What struck me throughout all the accounts I've heard wasn’t any single dramatic story. It was the consistency--the patterns.


Across cultures, belief systems, and personality types, many people report a similar phenomenon: a life review. But not the kind most of us imagine.


Not a highlight reel. Not a judgment day. Not a divine scolding.


People describe re-experiencing their lives from multiple perspectives at once. They don’t just remember what they did. They feel what it was like to be on the receiving end of their actions.

They experience their “avatar,” their human self, as others experienced them.


Now, let’s suspend judgment for a moment. Let’s assume these people aren’t lying, hallucinating, or delusional. Let’s assume, just for the sake of inquiry, that what they’re reporting is valid.


If that’s true, then something profound follows.


It would mean that whatever intelligence underlies reality, call it God, Nature, Consciousness, the Field, isn’t primarily interested in punishment or reward. It’s interested in understanding cause and effect. The life review functions less like a verdict and more like a lesson. A systems lesson.

Seen this way, familiar moral teachings take on a different tone. When Jesus taught “do unto others as you would have them do unto you,” it wasn’t moral sentimentality. It was an early articulation of relational physics.


When you harm another, you are not acting in isolation. You are disturbing a system you are nested within. And because you are part of that system, the disturbance eventually passes through you.


Not as punishment. As feedback.


Near-death life reviews suggest that reality itself insists on perspective-taking.
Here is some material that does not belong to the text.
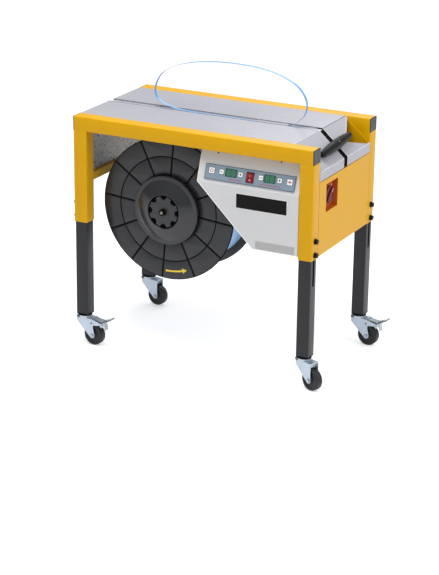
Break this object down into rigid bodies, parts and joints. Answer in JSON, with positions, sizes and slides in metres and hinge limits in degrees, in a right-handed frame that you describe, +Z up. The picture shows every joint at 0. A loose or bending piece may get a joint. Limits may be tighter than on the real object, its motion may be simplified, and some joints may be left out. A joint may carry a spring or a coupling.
{
  "type": "semi-automatic strapping machine",
  "caption": "Semi-automatic strapping machine on casters: yellow square-tube frame, grey slotted table with a sloping infeed, open side strap reel and tilted control strip.",
  "frame": {"origin": "on the floor, in the middle of the machine's footprint", "axes": "+X along the table towards the sloping strap infeed, +Y away from the operator, +Z up"},
  "size_m": [0.9914, 0.5242, 1.0014],
  "materials": {
    "black_enamel": "satin",
    "black_plastic": "fine texture",
    "black_rubber": "matt",
    "blue_grey_panel": "printed film",
    "blue_strap": "embossed",
    "bright_steel": "machined",
    "cast_aluminium": "as cast",
    "galvanised_sheet": "spangled zinc",
    "grey_table_enamel": "satin",
    "light_grey_cover": "satin",
    "red_plastic": "smooth",
    "switch_yellow": "smooth",
    "white_key": "smooth",
    "yellow_enamel": "gloss",
    "zinc_plate": "zinc plated"
  },
  "bodies": {
    "frame": {"cabinet_shell": "light_grey_cover", "control_panel": "blue_grey_panel", "end_panel": "yellow_enamel", "front_cover": "light_grey_cover", "front_left_leg_clamp": "black_plastic", "front_left_rail_cap": "black_plastic", "front_left_sleeve": "yellow_enamel", "front_rail": "yellow_enamel", "front_right_leg_clamp": "black_plastic", "front_right_rail_cap": "black_plastic", "front_right_sleeve": "yellow_enamel", "front_table_half": "grey_table_enamel", "gear_motor": "cast_aluminium", "left_cross_rail": "yellow_enamel", "left_end_panel": "galvanised_sheet", "main_switch_body": "switch_yellow", "rear_left_leg_clamp": "black_plastic", "rear_left_rail_cap": "black_plastic", "rear_left_sleeve": "yellow_enamel", "rear_rail": "yellow_enamel", "rear_right_leg_clamp": "black_plastic", "rear_right_rail_cap": "black_plastic", "rear_right_sleeve": "yellow_enamel", "rear_table_half": "grey_table_enamel", "reel_spindle": "bright_steel", "sealing_head": "cast_aluminium", "slope_channel": "black_plastic", "slope_grip": "black_plastic", "strap_feed_run": "blue_strap", "strap_loop": "blue_strap"},
    "front_left_leg_body": {"front_left_leg": "black_enamel"},
    "front_left_fork_body": {"front_left_caster_fork": "zinc_plate"},
    "front_left_wheel_body": {"front_left_wheel": "black_rubber"},
    "front_left_pedal_body": {"front_left_brake_pedal": "zinc_plate"},
    "front_right_leg_body": {"front_right_leg": "black_enamel"},
    "front_right_fork_body": {"front_right_caster_fork": "zinc_plate"},
    "front_right_wheel_body": {"front_right_wheel": "black_rubber"},
    "rear_left_leg_body": {"rear_left_leg": "black_enamel"},
    "rear_left_fork_body": {"rear_left_caster_fork": "zinc_plate"},
    "rear_left_wheel_body": {"rear_left_wheel": "black_rubber"},
    "rear_right_leg_body": {"rear_right_leg": "black_enamel"},
    "rear_right_fork_body": {"rear_right_caster_fork": "zinc_plate"},
    "rear_right_wheel_body": {"rear_right_wheel": "black_rubber"},
    "rear_right_pedal_body": {"rear_right_brake_pedal": "zinc_plate"},
    "stop_key_body": {"stop_key": "white_key"},
    "time_minus_key_body": {"time_minus_key": "white_key"},
    "time_plus_key_body": {"time_plus_key": "white_key"},
    "tension_minus_key_body": {"tension_minus_key": "white_key"},
    "tension_plus_key_body": {"tension_plus_key": "white_key"},
    "feed_key_body": {"feed_key": "white_key"},
    "rocker_body": {"power_rocker": "red_plastic"},
    "switch_dial_body": {"main_switch_dial": "red_plastic"},
    "reel": {"reel_front_flange": "black_plastic", "reel_rear_flange": "black_plastic", "strap_coil": "blue_strap", "reel_nut": "black_plastic"},
    "brake_lever_body": {"reel_brake_lever": "bright_steel"},
    "feed_roller_body": {"feed_roller": "black_rubber"},
    "press_roller_body": {"press_roller": "black_rubber"},
    "cam_shaft_body": {"cam_shaft": "bright_steel"}
  },
  "joints": [
    {"name": "front_left_leg_slide", "type": "slide", "parent": "frame", "child": "front_left_leg_body", "axis": [0, 0, 1], "range_m": [-0.045, 0.105]},
    {"name": "front_left_caster_swivel", "type": "hinge", "parent": "front_left_leg_body", "child": "front_left_fork_body", "pos_m": [-0.46014, -0.22223, 0.109], "axis": [0, 0, 1], "continuous": true},
    {"name": "front_left_wheel_spin", "type": "hinge", "parent": "front_left_fork_body", "child": "front_left_wheel_body", "pos_m": [-0.42126, -0.22536, 0.0375], "axis": [0.0802, 0.9968, 0], "continuous": true},
    {"name": "front_left_brake_pedal_hinge", "type": "hinge", "parent": "front_left_fork_body", "child": "front_left_pedal_body", "pos_m": [-0.42326, -0.2252, 0.082], "axis": [0.0802, 0.9968, 0], "range_deg": [0, 8]},
    {"name": "front_right_leg_slide", "type": "slide", "parent": "frame", "child": "front_right_leg_body", "axis": [0, 0, 1], "range_m": [-0.045, 0.105]},
    {"name": "front_right_caster_swivel", "type": "hinge", "parent": "front_right_leg_body", "child": "front_right_fork_body", "pos_m": [0.37986, -0.22223, 0.109], "axis": [0, 0, 1], "continuous": true},
    {"name": "front_right_wheel_spin", "type": "hinge", "parent": "front_right_fork_body", "child": "front_right_wheel_body", "pos_m": [0.41612, -0.23659, 0.0375], "axis": [0.3681, 0.9298, 0], "continuous": true},
    {"name": "rear_left_leg_slide", "type": "slide", "parent": "frame", "child": "rear_left_leg_body", "axis": [0, 0, 1], "range_m": [-0.045, 0.105]},
    {"name": "rear_left_caster_swivel", "type": "hinge", "parent": "rear_left_leg_body", "child": "rear_left_fork_body", "pos_m": [-0.46014, 0.23777, 0.109], "axis": [0, 0, 1], "continuous": true},
    {"name": "rear_left_wheel_spin", "type": "hinge", "parent": "rear_left_fork_body", "child": "rear_left_wheel_body", "pos_m": [-0.42159, 0.23187, 0.0375], "axis": [0.1513, 0.9885, 0], "continuous": true},
    {"name": "rear_right_leg_slide", "type": "slide", "parent": "frame", "child": "rear_right_leg_body", "axis": [0, 0, 1], "range_m": [-0.045, 0.105]},
    {"name": "rear_right_caster_swivel", "type": "hinge", "parent": "rear_right_leg_body", "child": "rear_right_fork_body", "pos_m": [0.37986, 0.23777, 0.109], "axis": [0, 0, 1], "continuous": true},
    {"name": "rear_right_wheel_spin", "type": "hinge", "parent": "rear_right_fork_body", "child": "rear_right_wheel_body", "pos_m": [0.41863, 0.23356, 0.0375], "axis": [0.108, 0.9942, 0], "continuous": true},
    {"name": "rear_right_brake_pedal_hinge", "type": "hinge", "parent": "rear_right_fork_body", "child": "rear_right_pedal_body", "pos_m": [0.41664, 0.23377, 0.082], "axis": [0.108, 0.9942, 0], "range_deg": [0, 8]},
    {"name": "stop_key_press", "type": "slide", "parent": "frame", "child": "stop_key_body", "axis": [0, 0.9433, -0.3319], "range_m": [0, 0.001], "stiffness_N_per_m": 400, "springref_m": -0.0005},
    {"name": "time_minus_key_press", "type": "slide", "parent": "frame", "child": "time_minus_key_body", "axis": [0, 0.9433, -0.3319], "range_m": [0, 0.001], "stiffness_N_per_m": 400, "springref_m": -0.0005},
    {"name": "time_plus_key_press", "type": "slide", "parent": "frame", "child": "time_plus_key_body", "axis": [0, 0.9433, -0.3319], "range_m": [0, 0.001], "stiffness_N_per_m": 400, "springref_m": -0.0005},
    {"name": "tension_minus_key_press", "type": "slide", "parent": "frame", "child": "tension_minus_key_body", "axis": [0, 0.9433, -0.3319], "range_m": [0, 0.001], "stiffness_N_per_m": 400, "springref_m": -0.0005},
    {"name": "tension_plus_key_press", "type": "slide", "parent": "frame", "child": "tension_plus_key_body", "axis": [0, 0.9433, -0.3319], "range_m": [0, 0.001], "stiffness_N_per_m": 400, "springref_m": -0.0005},
    {"name": "feed_key_press", "type": "slide", "parent": "frame", "child": "feed_key_body", "axis": [0, 0.9433, -0.3319], "range_m": [0, 0.001], "stiffness_N_per_m": 400, "springref_m": -0.0005},
    {"name": "power_rocker_tilt", "type": "hinge", "parent": "frame", "child": "rocker_body", "pos_m": [0.17571, -0.2355, 0.69425], "axis": [1, 0, 0], "range_deg": [-24, 0]},
    {"name": "main_switch_turn", "type": "hinge", "parent": "frame", "child": "switch_dial_body", "pos_m": [0.39066, -0.09723, 0.6345], "axis": [1, 0, 0], "range_deg": [0, 90]},
    {"name": "reel_spin", "type": "hinge", "parent": "frame", "child": "reel", "pos_m": [-0.16214, -0.17223, 0.5175], "axis": [0, -1, 0], "continuous": true},
    {"name": "reel_brake_lever_swing", "type": "hinge", "parent": "frame", "child": "brake_lever_body", "pos_m": [-0.16214, -0.17223, 0.5175], "axis": [0, 1, 0], "range_deg": [0, 26], "stiffness_Nm_per_rad": 2, "springref_deg": -22.92},
    {"name": "feed_roller_spin", "type": "hinge", "parent": "frame", "child": "feed_roller_body", "pos_m": [0.03436, 0.00777, 0.72], "axis": [0, 1, 0], "continuous": true},
    {"name": "press_roller_spin", "type": "hinge", "parent": "frame", "child": "press_roller_body", "pos_m": [0.07616, 0.00777, 0.72], "axis": [0, 1, 0], "continuous": true},
    {"name": "cam_shaft_turn", "type": "hinge", "parent": "frame", "child": "cam_shaft_body", "pos_m": [-0.04014, 0.00777, 0.67], "axis": [1, 0, 0], "continuous": true}
  ],
  "couplings": [
    {"joint": "press_roller_spin", "follows": "feed_roller_spin", "ratio": -1.5}
  ]
}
You cannot leave without seeing what you set in motion. You must experience the ripples you created, not intellectually, but experientially.

This is where the metaphor of “Earth school” suddenly feels less metaphorical.

What if consciousness incarnates here to learn what it feels like to be one part of a larger whole?


What if the life review is the final exam?


Not “what did you achieve?” But “could you understand the effects of your presence?”


What’s striking is how closely this aligns with modern systems thinking:


  • Small actions produce cascading effects far beyond their origin.

  • Meaning emerges from interactions, not isolated events.

  • No node in a system is truly independent of the others.


And then there’s the unsettling implication many NDE experiencers hint at: it may not stop with actions.


Words matter. Intent matters. Even thoughts may have weight.


If consciousness itself participates in the causal web, then interior states aren’t private. They are proto-actions. Seeds of future ripples. What we rehearse internally eventually expresses externally, shaping tone, behavior, and impact.


Seen this way, morality isn’t about obedience. It’s about literacy. Learning how reality actually works.


Which brings me to polymathy.


Polymathy is often misunderstood as just knowing many things. But at its core, it’s something deeper: the ability to hold multiple perspectives simultaneously without getting stuck in one viewpoint, and defending it as if it is the only truth. It's the ability to listen to many perspectives and not get defensive about the one you hold--but rather, being willing to understand other people's "truths" as they see it from their points of view.

The life review demands exactly that.


You cannot pass through it clinging to a single point of view. You must see yourself as one participant in a vast, interconnected system. You must understand how your inner life translated into outer consequences, how your presence altered the field around you.


If near-death experiences are even partially accurate, then reality is polymathic by design.


Not to show off intelligence, but to cultivate wisdom.


Earth school doesn’t reward cleverness; it rewards integration.


And perhaps the quiet lesson running beneath it all is this: we are not here to perfect ourselves in isolation. We are here to learn how to belong to something larger than our own perspective.


And eventually, we are asked to feel what we did, from every side.